### Exercise requirements:
Below are entries. Copy exactly the lines running from the line that holds "# ---- four rubber" to the line that holds "low, high = Vector((1e9,)", with both ends included.
—————
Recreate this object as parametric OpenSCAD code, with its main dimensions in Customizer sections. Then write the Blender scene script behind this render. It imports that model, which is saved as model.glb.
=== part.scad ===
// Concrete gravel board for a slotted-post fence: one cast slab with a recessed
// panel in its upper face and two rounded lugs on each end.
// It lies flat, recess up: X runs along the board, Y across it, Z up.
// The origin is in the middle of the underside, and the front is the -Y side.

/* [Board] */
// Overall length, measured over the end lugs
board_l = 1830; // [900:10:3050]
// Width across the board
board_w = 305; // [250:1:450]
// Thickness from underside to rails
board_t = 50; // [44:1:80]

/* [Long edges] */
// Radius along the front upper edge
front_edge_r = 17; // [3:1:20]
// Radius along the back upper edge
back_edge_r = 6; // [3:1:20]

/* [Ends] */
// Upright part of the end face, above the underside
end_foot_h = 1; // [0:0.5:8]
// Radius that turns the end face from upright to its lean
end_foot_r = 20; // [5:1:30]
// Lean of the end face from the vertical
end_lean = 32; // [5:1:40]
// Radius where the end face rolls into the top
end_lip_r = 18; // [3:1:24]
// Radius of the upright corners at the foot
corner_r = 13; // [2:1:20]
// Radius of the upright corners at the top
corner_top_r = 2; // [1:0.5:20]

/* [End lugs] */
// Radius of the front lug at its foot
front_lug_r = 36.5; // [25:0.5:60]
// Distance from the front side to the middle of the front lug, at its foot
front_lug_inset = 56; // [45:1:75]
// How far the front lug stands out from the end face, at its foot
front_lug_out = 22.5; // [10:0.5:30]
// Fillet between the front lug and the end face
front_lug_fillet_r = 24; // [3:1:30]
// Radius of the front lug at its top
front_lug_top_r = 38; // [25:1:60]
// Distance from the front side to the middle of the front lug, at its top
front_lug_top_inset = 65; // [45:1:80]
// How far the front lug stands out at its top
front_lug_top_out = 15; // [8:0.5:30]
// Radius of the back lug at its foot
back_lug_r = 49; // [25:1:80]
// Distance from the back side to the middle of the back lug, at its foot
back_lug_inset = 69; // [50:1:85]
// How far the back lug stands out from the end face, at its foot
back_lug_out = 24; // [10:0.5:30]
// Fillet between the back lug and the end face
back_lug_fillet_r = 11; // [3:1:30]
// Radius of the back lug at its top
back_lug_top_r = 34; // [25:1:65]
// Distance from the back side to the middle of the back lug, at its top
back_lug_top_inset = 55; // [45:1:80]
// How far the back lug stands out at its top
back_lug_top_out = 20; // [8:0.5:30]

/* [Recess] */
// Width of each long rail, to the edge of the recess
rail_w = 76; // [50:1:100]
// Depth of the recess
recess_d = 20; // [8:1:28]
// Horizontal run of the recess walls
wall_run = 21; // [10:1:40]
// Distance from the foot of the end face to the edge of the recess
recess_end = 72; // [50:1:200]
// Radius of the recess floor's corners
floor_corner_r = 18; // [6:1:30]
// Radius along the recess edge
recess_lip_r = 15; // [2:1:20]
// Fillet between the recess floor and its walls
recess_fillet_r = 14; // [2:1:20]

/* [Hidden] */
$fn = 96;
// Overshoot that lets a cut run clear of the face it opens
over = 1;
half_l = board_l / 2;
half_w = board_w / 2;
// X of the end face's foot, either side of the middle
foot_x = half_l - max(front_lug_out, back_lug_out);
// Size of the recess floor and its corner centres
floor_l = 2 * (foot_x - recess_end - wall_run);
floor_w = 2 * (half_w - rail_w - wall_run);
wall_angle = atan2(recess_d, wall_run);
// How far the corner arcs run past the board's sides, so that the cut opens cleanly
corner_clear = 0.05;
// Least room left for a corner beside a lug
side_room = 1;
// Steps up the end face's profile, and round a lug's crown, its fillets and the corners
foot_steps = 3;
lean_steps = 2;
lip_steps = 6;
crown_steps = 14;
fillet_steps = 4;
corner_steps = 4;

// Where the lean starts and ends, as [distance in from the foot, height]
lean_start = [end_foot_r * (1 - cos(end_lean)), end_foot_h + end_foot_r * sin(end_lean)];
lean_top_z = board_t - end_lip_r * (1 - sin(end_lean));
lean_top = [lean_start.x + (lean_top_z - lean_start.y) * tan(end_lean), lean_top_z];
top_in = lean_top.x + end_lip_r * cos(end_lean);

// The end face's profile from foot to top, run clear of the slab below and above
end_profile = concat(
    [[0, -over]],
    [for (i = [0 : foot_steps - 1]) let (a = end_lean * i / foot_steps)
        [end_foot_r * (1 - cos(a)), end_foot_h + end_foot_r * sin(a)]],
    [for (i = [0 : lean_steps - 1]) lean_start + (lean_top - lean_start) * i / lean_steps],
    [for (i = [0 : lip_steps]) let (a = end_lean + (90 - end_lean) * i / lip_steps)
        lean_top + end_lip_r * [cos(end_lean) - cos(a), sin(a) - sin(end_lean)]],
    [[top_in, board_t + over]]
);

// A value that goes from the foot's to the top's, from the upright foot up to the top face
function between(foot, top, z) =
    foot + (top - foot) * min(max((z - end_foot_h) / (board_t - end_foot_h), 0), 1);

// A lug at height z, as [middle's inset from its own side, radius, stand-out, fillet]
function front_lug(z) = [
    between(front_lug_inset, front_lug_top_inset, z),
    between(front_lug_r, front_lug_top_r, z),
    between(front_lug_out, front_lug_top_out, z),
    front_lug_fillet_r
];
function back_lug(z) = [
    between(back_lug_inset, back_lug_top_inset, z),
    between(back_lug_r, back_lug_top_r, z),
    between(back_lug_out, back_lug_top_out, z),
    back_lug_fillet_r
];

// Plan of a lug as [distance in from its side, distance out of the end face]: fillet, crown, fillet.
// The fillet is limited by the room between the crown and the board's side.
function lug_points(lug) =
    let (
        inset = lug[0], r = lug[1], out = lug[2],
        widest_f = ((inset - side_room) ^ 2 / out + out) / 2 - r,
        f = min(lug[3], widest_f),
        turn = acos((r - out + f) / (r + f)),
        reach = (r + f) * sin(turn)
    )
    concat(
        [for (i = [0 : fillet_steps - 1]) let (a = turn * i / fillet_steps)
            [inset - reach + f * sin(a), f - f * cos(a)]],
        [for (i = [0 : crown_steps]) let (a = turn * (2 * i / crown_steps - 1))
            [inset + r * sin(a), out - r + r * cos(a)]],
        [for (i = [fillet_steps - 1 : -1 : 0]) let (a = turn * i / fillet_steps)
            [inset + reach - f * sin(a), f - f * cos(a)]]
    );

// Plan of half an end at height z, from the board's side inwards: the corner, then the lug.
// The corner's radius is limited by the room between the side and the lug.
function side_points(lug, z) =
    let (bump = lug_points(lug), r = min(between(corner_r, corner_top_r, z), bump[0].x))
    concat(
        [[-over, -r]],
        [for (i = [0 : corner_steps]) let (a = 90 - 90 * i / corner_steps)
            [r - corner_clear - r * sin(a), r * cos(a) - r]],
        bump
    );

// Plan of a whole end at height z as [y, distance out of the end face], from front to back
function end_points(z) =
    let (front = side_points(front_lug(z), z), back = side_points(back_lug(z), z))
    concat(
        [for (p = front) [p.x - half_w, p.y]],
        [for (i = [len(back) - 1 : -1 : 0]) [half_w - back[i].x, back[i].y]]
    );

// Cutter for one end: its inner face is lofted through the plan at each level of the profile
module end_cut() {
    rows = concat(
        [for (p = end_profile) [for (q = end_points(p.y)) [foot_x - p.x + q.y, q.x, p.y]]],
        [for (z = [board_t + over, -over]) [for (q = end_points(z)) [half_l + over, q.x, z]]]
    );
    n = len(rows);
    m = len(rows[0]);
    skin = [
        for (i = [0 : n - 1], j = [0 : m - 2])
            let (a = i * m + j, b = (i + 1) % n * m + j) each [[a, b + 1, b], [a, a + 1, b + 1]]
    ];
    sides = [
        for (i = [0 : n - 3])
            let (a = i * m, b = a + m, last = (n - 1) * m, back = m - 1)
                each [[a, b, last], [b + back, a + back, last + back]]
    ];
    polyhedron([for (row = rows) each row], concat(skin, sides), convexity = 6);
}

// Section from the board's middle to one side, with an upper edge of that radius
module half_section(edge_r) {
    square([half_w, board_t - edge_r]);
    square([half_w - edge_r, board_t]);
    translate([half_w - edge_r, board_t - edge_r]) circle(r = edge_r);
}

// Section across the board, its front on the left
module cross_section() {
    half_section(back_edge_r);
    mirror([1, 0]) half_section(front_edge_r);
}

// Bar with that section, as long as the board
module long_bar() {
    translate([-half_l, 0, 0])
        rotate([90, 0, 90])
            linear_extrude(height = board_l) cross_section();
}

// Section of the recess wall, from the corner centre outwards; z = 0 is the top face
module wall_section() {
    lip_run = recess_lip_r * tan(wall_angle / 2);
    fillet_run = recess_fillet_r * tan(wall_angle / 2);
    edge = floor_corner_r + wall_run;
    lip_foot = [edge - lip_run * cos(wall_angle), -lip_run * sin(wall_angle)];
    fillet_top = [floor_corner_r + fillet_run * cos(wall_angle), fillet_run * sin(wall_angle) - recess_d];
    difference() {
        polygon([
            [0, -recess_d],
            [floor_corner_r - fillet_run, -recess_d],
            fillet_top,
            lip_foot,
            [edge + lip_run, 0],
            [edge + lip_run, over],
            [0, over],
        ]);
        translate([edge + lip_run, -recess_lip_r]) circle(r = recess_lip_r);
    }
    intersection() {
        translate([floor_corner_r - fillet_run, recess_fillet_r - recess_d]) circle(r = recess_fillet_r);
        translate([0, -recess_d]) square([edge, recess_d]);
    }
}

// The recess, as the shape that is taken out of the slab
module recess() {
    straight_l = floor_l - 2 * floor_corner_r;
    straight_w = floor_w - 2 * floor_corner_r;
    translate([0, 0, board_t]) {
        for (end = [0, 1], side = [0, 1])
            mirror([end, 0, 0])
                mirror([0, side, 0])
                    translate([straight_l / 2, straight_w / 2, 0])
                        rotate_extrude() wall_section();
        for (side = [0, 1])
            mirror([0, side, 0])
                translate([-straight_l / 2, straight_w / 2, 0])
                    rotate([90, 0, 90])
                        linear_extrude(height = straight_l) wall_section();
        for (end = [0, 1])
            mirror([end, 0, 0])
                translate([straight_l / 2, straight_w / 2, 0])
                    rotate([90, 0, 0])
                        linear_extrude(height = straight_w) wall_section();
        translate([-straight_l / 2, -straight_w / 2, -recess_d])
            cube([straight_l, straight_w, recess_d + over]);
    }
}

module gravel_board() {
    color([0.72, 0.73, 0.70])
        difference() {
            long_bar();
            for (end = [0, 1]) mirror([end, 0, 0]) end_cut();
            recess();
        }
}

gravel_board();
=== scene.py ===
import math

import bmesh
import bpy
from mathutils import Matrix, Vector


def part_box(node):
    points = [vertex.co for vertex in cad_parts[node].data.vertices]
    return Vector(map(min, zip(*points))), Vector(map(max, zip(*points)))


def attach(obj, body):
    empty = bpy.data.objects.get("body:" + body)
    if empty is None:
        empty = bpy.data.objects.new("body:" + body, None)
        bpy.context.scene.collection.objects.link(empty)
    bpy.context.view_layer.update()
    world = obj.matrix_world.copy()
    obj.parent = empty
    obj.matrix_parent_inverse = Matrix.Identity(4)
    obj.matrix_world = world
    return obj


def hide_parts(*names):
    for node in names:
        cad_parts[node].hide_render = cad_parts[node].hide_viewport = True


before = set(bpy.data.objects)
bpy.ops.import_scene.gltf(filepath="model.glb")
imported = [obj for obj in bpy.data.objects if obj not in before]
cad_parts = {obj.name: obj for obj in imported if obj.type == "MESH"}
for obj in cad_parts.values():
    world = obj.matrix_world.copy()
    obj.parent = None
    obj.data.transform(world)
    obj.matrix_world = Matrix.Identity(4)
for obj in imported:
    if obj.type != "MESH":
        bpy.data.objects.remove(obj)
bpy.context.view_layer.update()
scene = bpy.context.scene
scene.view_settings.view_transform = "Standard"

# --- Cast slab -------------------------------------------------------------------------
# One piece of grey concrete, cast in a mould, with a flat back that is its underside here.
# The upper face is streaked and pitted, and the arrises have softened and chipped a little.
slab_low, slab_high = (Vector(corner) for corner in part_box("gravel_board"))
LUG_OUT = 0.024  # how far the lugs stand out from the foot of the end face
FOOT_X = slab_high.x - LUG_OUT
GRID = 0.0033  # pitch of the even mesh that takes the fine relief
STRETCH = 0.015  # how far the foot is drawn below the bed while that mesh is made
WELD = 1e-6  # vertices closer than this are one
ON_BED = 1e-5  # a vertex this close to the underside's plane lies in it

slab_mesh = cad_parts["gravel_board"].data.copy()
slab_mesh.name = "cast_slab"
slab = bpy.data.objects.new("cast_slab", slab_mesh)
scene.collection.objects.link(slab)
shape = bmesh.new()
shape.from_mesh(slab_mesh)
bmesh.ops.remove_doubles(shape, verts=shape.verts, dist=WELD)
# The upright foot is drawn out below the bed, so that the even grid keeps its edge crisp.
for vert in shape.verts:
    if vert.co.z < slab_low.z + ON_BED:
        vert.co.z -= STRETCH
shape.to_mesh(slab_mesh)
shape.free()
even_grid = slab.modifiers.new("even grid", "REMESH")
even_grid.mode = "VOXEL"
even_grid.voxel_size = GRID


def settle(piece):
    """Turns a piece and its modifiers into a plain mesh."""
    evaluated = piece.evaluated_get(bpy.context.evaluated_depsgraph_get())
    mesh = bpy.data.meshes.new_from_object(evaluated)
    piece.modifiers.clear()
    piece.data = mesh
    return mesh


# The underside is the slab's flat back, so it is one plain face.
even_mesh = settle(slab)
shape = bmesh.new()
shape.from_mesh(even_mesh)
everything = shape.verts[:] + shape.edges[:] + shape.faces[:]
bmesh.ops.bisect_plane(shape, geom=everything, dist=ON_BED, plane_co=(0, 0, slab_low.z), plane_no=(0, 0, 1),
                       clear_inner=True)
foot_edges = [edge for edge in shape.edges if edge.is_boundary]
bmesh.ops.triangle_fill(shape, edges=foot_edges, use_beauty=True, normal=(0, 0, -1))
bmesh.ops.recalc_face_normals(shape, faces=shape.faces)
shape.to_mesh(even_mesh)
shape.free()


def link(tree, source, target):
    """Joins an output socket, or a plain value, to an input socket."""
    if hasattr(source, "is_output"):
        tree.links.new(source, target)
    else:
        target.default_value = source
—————
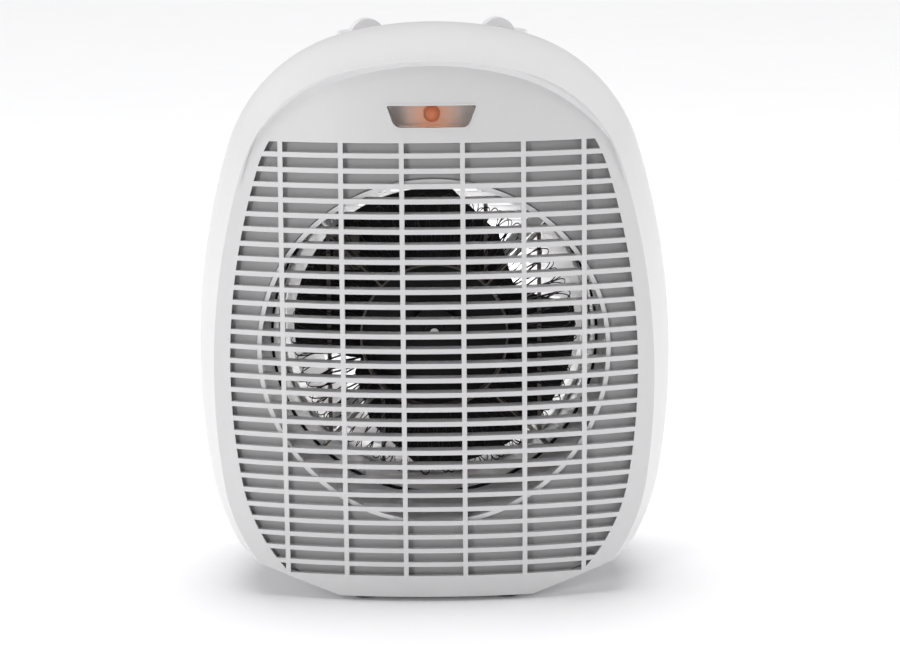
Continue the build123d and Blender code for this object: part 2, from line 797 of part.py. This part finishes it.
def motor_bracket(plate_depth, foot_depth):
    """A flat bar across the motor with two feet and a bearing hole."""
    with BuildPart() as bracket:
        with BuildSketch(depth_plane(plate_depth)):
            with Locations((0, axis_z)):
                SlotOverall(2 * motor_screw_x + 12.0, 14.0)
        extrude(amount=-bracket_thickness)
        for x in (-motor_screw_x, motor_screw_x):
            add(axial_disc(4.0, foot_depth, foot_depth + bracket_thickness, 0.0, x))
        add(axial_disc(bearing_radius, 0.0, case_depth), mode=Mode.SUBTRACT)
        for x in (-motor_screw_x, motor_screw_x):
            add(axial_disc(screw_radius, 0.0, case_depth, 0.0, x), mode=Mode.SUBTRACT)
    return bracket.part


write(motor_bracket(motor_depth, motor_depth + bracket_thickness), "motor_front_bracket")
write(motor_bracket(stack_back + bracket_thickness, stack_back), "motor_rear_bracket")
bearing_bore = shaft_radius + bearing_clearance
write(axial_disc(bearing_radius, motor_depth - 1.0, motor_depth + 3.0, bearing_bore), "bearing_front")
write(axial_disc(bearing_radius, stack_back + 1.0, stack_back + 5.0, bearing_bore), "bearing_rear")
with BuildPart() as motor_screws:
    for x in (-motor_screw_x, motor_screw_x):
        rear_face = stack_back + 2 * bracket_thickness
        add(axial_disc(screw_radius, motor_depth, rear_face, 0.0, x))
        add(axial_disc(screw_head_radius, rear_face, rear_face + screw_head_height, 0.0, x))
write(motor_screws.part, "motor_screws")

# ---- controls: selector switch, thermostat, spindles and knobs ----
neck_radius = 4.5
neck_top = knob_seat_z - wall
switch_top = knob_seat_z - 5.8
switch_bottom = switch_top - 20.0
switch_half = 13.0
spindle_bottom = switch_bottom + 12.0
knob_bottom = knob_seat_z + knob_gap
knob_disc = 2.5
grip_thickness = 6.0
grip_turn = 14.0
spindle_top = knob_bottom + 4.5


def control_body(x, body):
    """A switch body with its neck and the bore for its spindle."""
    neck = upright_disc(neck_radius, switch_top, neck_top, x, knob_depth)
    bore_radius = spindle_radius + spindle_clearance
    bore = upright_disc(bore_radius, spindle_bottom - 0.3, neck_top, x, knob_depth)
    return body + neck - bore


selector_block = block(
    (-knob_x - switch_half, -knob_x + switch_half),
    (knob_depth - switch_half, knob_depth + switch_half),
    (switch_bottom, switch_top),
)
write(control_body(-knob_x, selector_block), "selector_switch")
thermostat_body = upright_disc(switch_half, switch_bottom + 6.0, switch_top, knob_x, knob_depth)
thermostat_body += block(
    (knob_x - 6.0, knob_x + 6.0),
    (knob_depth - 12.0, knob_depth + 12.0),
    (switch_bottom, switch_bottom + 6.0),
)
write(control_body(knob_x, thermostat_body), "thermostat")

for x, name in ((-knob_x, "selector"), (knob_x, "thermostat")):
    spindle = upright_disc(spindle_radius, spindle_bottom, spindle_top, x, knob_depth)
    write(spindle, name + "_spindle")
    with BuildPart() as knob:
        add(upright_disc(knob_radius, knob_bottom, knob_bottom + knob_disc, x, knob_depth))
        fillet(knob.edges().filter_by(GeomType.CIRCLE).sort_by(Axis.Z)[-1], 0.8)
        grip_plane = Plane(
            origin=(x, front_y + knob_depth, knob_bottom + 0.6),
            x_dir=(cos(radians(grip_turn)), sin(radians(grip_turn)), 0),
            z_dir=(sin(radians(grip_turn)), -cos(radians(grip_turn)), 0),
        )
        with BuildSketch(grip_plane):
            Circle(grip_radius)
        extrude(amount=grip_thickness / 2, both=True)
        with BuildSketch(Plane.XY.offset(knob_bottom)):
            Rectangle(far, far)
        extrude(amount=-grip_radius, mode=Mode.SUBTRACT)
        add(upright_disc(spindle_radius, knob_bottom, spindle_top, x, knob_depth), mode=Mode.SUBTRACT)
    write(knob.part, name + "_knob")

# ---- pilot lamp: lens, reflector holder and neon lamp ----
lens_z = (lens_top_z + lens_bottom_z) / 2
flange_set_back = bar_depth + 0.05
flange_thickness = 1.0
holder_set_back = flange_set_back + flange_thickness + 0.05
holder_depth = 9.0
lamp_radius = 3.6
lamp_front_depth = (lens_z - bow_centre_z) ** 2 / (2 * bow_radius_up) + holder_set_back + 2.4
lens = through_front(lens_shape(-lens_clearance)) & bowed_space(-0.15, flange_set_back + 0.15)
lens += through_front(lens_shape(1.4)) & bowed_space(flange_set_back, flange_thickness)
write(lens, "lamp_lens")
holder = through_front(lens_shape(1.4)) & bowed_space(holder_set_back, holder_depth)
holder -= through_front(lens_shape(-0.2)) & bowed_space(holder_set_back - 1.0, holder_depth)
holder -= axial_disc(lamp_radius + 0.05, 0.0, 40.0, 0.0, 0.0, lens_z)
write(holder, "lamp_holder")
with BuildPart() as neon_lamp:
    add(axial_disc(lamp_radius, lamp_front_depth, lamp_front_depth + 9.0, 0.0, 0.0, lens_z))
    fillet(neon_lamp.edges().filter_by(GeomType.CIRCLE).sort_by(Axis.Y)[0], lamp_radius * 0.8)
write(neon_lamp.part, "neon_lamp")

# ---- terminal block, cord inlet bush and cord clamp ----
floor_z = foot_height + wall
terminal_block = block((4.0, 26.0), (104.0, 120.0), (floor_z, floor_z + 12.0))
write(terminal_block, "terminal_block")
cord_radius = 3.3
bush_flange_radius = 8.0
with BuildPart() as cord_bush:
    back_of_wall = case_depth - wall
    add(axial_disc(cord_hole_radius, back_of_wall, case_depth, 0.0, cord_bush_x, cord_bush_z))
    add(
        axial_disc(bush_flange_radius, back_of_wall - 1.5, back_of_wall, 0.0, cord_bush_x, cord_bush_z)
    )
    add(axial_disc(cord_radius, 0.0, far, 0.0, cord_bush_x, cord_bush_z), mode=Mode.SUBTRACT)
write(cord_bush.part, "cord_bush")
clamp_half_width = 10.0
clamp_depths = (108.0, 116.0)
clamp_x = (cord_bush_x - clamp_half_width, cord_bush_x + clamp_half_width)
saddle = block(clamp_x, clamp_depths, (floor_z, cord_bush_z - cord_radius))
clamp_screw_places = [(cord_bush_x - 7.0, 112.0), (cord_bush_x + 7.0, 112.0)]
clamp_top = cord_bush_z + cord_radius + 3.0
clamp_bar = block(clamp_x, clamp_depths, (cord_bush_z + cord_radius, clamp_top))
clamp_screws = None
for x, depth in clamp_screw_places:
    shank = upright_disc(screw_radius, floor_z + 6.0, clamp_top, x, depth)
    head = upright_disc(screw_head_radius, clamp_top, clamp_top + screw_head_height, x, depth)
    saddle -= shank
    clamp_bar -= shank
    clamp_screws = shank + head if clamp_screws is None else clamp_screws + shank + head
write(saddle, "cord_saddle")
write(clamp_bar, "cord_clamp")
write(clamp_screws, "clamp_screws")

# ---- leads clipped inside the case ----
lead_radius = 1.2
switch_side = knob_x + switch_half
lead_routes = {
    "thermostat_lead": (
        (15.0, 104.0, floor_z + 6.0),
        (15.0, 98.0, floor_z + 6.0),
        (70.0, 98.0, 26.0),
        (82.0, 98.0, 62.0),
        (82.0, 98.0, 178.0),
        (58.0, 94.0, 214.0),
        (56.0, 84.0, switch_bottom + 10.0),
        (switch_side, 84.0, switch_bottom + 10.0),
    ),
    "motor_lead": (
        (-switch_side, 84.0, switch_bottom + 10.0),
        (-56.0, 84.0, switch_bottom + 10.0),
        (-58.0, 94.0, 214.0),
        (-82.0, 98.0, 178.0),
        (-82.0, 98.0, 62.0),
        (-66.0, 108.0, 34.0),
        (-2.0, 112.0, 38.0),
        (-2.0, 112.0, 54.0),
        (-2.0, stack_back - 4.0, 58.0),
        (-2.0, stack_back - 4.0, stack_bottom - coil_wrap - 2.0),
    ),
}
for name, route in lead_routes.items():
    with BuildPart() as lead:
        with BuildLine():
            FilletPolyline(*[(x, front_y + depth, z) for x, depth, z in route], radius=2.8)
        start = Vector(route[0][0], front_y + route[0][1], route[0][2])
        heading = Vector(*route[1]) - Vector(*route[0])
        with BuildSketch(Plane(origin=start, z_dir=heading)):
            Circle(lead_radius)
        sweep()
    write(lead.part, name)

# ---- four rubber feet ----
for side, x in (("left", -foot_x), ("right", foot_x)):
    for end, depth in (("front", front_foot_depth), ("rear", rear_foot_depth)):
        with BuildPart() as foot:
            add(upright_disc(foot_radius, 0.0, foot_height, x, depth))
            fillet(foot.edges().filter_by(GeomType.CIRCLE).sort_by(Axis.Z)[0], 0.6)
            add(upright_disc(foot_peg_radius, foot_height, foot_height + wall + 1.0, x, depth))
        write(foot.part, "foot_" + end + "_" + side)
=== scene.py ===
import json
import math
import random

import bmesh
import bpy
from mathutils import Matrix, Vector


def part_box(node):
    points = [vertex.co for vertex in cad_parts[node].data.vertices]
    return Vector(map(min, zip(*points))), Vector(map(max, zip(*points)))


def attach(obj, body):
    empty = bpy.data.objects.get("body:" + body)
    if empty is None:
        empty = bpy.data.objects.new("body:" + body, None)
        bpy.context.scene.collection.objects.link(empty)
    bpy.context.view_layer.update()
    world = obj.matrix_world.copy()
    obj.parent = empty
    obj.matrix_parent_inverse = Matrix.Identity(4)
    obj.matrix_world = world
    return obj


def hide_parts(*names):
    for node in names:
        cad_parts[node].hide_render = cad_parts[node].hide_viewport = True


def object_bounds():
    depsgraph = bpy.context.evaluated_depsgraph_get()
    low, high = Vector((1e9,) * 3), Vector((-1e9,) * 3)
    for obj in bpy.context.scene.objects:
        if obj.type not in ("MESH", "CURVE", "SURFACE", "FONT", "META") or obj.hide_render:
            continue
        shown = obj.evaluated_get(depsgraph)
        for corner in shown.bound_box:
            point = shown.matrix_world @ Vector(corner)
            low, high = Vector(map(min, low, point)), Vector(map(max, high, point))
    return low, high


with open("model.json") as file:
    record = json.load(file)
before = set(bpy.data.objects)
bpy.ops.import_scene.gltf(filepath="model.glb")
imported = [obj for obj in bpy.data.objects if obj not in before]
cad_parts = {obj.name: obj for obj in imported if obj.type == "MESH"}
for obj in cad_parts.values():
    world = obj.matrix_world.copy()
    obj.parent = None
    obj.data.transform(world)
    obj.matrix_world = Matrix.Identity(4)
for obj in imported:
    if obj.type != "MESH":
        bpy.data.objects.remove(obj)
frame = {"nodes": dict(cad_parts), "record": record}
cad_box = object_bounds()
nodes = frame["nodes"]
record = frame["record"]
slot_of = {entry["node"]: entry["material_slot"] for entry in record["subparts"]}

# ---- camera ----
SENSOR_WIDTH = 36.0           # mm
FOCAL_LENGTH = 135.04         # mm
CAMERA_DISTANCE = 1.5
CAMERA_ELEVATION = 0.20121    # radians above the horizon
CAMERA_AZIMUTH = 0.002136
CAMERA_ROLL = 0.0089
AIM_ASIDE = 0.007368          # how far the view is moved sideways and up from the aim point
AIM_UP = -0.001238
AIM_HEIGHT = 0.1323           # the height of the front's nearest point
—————
### Exercise solution:
# ---- four rubber feet ----
for side, x in (("left", -foot_x), ("right", foot_x)):
    for end, depth in (("front", front_foot_depth), ("rear", rear_foot_depth)):
        with BuildPart() as foot:
            add(upright_disc(foot_radius, 0.0, foot_height, x, depth))
            fillet(foot.edges().filter_by(GeomType.CIRCLE).sort_by(Axis.Z)[0], 0.6)
            add(upright_disc(foot_peg_radius, foot_height, foot_height + wall + 1.0, x, depth))
        write(foot.part, "foot_" + end + "_" + side)
=== scene.py ===
import json
import math
import random

import bmesh
import bpy
from mathutils import Matrix, Vector


def part_box(node):
    points = [vertex.co for vertex in cad_parts[node].data.vertices]
    return Vector(map(min, zip(*points))), Vector(map(max, zip(*points)))


def attach(obj, body):
    empty = bpy.data.objects.get("body:" + body)
    if empty is None:
        empty = bpy.data.objects.new("body:" + body, None)
        bpy.context.scene.collection.objects.link(empty)
    bpy.context.view_layer.update()
    world = obj.matrix_world.copy()
    obj.parent = empty
    obj.matrix_parent_inverse = Matrix.Identity(4)
    obj.matrix_world = world
    return obj


def hide_parts(*names):
    for node in names:
        cad_parts[node].hide_render = cad_parts[node].hide_viewport = True


def object_bounds():
    depsgraph = bpy.context.evaluated_depsgraph_get()
    low, high = Vector((1e9,) * 3), Vector((-1e9,) * 3)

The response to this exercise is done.